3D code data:
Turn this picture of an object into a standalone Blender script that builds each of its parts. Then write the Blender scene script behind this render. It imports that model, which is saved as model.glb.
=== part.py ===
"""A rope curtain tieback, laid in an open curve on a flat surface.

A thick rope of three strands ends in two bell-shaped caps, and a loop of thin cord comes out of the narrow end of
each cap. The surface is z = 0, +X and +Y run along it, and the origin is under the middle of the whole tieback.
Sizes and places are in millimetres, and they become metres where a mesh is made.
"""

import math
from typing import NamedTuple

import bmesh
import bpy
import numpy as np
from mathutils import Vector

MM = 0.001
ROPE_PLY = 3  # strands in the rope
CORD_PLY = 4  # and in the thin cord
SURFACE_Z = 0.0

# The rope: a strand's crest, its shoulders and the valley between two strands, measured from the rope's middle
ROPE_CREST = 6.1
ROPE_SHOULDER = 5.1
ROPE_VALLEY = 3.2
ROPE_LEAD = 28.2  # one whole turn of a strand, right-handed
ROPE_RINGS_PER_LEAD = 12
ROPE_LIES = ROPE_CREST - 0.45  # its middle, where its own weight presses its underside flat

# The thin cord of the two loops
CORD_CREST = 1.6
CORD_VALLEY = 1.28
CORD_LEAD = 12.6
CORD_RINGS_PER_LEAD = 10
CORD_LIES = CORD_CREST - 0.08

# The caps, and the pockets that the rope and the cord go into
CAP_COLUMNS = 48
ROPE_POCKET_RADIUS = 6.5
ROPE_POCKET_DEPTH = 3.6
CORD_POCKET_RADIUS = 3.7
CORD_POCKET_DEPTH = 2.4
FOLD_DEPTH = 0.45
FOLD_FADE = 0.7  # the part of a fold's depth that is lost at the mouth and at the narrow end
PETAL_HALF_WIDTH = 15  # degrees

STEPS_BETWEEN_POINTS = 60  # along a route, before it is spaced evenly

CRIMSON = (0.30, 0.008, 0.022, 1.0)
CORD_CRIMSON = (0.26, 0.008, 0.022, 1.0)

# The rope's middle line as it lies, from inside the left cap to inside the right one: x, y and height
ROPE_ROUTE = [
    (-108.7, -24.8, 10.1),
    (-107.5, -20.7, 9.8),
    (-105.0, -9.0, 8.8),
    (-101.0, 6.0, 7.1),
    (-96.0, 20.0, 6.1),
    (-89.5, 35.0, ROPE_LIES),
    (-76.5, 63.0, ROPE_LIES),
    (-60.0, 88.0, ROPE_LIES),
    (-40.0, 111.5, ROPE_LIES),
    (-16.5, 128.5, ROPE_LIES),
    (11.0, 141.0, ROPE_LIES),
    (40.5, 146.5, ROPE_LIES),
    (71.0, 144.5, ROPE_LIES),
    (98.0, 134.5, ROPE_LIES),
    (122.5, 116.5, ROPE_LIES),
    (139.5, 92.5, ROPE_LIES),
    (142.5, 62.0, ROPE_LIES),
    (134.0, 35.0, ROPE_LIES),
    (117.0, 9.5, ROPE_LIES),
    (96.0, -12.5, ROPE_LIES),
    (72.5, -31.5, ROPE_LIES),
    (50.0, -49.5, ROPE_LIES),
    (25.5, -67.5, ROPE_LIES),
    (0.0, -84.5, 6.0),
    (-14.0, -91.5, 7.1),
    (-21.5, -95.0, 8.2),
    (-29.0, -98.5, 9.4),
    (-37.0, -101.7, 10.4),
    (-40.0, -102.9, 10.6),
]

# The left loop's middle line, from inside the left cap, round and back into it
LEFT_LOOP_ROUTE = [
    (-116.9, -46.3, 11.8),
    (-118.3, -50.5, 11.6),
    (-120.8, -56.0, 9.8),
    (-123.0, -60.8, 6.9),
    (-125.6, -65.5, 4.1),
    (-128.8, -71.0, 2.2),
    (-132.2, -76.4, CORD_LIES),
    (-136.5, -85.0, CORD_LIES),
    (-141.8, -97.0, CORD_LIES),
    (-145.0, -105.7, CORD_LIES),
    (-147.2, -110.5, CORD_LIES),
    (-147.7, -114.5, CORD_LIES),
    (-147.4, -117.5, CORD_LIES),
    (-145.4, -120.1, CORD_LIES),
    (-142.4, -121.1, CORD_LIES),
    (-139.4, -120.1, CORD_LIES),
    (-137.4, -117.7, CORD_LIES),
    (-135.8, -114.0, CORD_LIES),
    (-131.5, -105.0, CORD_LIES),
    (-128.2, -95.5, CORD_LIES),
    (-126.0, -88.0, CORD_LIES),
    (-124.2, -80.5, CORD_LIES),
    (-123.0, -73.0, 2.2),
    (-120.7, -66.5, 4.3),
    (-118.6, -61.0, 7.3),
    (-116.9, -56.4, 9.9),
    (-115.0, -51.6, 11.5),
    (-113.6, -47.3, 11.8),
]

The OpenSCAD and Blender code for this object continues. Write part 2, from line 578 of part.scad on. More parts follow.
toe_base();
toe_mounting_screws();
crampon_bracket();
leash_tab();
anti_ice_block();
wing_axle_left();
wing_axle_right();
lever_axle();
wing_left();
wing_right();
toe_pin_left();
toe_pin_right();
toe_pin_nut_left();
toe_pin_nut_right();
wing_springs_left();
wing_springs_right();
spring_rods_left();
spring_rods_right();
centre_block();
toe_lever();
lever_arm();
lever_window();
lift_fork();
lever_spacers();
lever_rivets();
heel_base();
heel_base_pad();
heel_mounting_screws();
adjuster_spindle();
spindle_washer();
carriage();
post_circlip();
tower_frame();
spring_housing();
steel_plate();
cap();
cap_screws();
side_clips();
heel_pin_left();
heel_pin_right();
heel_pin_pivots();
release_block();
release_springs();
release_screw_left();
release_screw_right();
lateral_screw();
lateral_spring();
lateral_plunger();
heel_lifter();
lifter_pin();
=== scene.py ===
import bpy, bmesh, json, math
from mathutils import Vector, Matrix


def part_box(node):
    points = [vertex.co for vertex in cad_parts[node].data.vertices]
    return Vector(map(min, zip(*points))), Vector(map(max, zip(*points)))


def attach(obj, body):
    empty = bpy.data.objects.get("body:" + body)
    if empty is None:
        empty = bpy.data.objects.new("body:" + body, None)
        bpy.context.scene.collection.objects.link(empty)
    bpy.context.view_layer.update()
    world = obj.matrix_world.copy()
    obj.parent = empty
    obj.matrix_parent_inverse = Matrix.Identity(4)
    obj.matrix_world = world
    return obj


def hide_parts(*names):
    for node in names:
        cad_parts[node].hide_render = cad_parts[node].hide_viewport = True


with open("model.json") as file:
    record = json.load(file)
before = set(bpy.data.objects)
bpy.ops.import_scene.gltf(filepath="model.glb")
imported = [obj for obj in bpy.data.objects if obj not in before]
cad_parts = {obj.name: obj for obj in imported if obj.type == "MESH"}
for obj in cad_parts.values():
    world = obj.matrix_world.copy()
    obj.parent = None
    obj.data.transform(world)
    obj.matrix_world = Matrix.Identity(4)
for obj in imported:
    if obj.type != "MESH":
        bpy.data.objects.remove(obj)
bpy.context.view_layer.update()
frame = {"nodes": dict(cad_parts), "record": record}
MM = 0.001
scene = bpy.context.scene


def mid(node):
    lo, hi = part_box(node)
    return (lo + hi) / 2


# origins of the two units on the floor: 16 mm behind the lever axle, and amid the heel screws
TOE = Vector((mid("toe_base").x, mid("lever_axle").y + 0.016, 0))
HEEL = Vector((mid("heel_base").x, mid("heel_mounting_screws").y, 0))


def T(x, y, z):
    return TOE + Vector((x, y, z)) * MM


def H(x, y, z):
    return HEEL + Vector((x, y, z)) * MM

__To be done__
Repeat the material in full, exactly as it stands.

__Written answer__
Turn this picture of an object into a standalone Blender script that builds each of its parts. Then write the Blender scene script behind this render. It imports that model, which is saved as model.glb.
=== part.py ===
"""A rope curtain tieback, laid in an open curve on a flat surface.

A thick rope of three strands ends in two bell-shaped caps, and a loop of thin cord comes out of the narrow end of
each cap. The surface is z = 0, +X and +Y run along it, and the origin is under the middle of the whole tieback.
Sizes and places are in millimetres, and they become metres where a mesh is made.
"""

import math
from typing import NamedTuple

import bmesh
import bpy
import numpy as np
from mathutils import Vector

MM = 0.001
ROPE_PLY = 3  # strands in the rope
CORD_PLY = 4  # and in the thin cord
SURFACE_Z = 0.0

# The rope: a strand's crest, its shoulders and the valley between two strands, measured from the rope's middle
ROPE_CREST = 6.1
ROPE_SHOULDER = 5.1
ROPE_VALLEY = 3.2
ROPE_LEAD = 28.2  # one whole turn of a strand, right-handed
ROPE_RINGS_PER_LEAD = 12
ROPE_LIES = ROPE_CREST - 0.45  # its middle, where its own weight presses its underside flat

# The thin cord of the two loops
CORD_CREST = 1.6
CORD_VALLEY = 1.28
CORD_LEAD = 12.6
CORD_RINGS_PER_LEAD = 10
CORD_LIES = CORD_CREST - 0.08

# The caps, and the pockets that the rope and the cord go into
CAP_COLUMNS = 48
ROPE_POCKET_RADIUS = 6.5
ROPE_POCKET_DEPTH = 3.6
CORD_POCKET_RADIUS = 3.7
CORD_POCKET_DEPTH = 2.4
FOLD_DEPTH = 0.45
FOLD_FADE = 0.7  # the part of a fold's depth that is lost at the mouth and at the narrow end
PETAL_HALF_WIDTH = 15  # degrees

STEPS_BETWEEN_POINTS = 60  # along a route, before it is spaced evenly

CRIMSON = (0.30, 0.008, 0.022, 1.0)
CORD_CRIMSON = (0.26, 0.008, 0.022, 1.0)

# The rope's middle line as it lies, from inside the left cap to inside the right one: x, y and height
ROPE_ROUTE = [
    (-108.7, -24.8, 10.1),
    (-107.5, -20.7, 9.8),
    (-105.0, -9.0, 8.8),
    (-101.0, 6.0, 7.1),
    (-96.0, 20.0, 6.1),
    (-89.5, 35.0, ROPE_LIES),
    (-76.5, 63.0, ROPE_LIES),
    (-60.0, 88.0, ROPE_LIES),
    (-40.0, 111.5, ROPE_LIES),
    (-16.5, 128.5, ROPE_LIES),
    (11.0, 141.0, ROPE_LIES),
    (40.5, 146.5, ROPE_LIES),
    (71.0, 144.5, ROPE_LIES),
    (98.0, 134.5, ROPE_LIES),
    (122.5, 116.5, ROPE_LIES),
    (139.5, 92.5, ROPE_LIES),
    (142.5, 62.0, ROPE_LIES),
    (134.0, 35.0, ROPE_LIES),
    (117.0, 9.5, ROPE_LIES),
    (96.0, -12.5, ROPE_LIES),
    (72.5, -31.5, ROPE_LIES),
    (50.0, -49.5, ROPE_LIES),
    (25.5, -67.5, ROPE_LIES),
    (0.0, -84.5, 6.0),
    (-14.0, -91.5, 7.1),
    (-21.5, -95.0, 8.2),
    (-29.0, -98.5, 9.4),
    (-37.0, -101.7, 10.4),
    (-40.0, -102.9, 10.6),
]

# The left loop's middle line, from inside the left cap, round and back into it
LEFT_LOOP_ROUTE = [
    (-116.9, -46.3, 11.8),
    (-118.3, -50.5, 11.6),
    (-120.8, -56.0, 9.8),
    (-123.0, -60.8, 6.9),
    (-125.6, -65.5, 4.1),
    (-128.8, -71.0, 2.2),
    (-132.2, -76.4, CORD_LIES),
    (-136.5, -85.0, CORD_LIES),
    (-141.8, -97.0, CORD_LIES),
    (-145.0, -105.7, CORD_LIES),
    (-147.2, -110.5, CORD_LIES),
    (-147.7, -114.5, CORD_LIES),
    (-147.4, -117.5, CORD_LIES),
    (-145.4, -120.1, CORD_LIES),
    (-142.4, -121.1, CORD_LIES),
    (-139.4, -120.1, CORD_LIES),
    (-137.4, -117.7, CORD_LIES),
    (-135.8, -114.0, CORD_LIES),
    (-131.5, -105.0, CORD_LIES),
    (-128.2, -95.5, CORD_LIES),
    (-126.0, -88.0, CORD_LIES),
    (-124.2, -80.5, CORD_LIES),
    (-123.0, -73.0, 2.2),
    (-120.7, -66.5, 4.3),
    (-118.6, -61.0, 7.3),
    (-116.9, -56.4, 9.9),
    (-115.0, -51.6, 11.5),
    (-113.6, -47.3, 11.8),
]

The OpenSCAD and Blender code for this object continues. Write part 2, from line 578 of part.scad on. More parts follow.
toe_base();
toe_mounting_screws();
crampon_bracket();
leash_tab();
anti_ice_block();
wing_axle_left();
wing_axle_right();
lever_axle();
wing_left();
wing_right();
toe_pin_left();
toe_pin_right();
toe_pin_nut_left();
toe_pin_nut_right();
wing_springs_left();
wing_springs_right();
spring_rods_left();
spring_rods_right();
centre_block();
toe_lever();
lever_arm();
lever_window();
lift_fork();
lever_spacers();
lever_rivets();
heel_base();
heel_base_pad();
heel_mounting_screws();
adjuster_spindle();
spindle_washer();
carriage();
post_circlip();
tower_frame();
spring_housing();
steel_plate();
cap();
cap_screws();
side_clips();
heel_pin_left();
heel_pin_right();
heel_pin_pivots();
release_block();
release_springs();
release_screw_left();
release_screw_right();
lateral_screw();
lateral_spring();
lateral_plunger();
heel_lifter();
lifter_pin();
=== scene.py ===
import bpy, bmesh, json, math
from mathutils import Vector, Matrix


def part_box(node):
    points = [vertex.co for vertex in cad_parts[node].data.vertices]
    return Vector(map(min, zip(*points))), Vector(map(max, zip(*points)))


def attach(obj, body):
    empty = bpy.data.objects.get("body:" + body)
    if empty is None:
        empty = bpy.data.objects.new("body:" + body, None)
        bpy.context.scene.collection.objects.link(empty)
    bpy.context.view_layer.update()
    world = obj.matrix_world.copy()
    obj.parent = empty
    obj.matrix_parent_inverse = Matrix.Identity(4)
    obj.matrix_world = world
    return obj


def hide_parts(*names):
    for node in names:
        cad_parts[node].hide_render = cad_parts[node].hide_viewport = True


with open("model.json") as file:
    record = json.load(file)
before = set(bpy.data.objects)
bpy.ops.import_scene.gltf(filepath="model.glb")
imported = [obj for obj in bpy.data.objects if obj not in before]
cad_parts = {obj.name: obj for obj in imported if obj.type == "MESH"}
for obj in cad_parts.values():
    world = obj.matrix_world.copy()
    obj.parent = None
    obj.data.transform(world)
    obj.matrix_world = Matrix.Identity(4)
for obj in imported:
    if obj.type != "MESH":
        bpy.data.objects.remove(obj)
bpy.context.view_layer.update()
frame = {"nodes": dict(cad_parts), "record": record}
MM = 0.001
scene = bpy.context.scene


def mid(node):
    lo, hi = part_box(node)
    return (lo + hi) / 2


# origins of the two units on the floor: 16 mm behind the lever axle, and amid the heel screws
TOE = Vector((mid("toe_base").x, mid("lever_axle").y + 0.016, 0))
HEEL = Vector((mid("heel_base").x, mid("heel_mounting_screws").y, 0))


def T(x, y, z):
    return TOE + Vector((x, y, z)) * MM


def H(x, y, z):
    return HEEL + Vector((x, y, z)) * MM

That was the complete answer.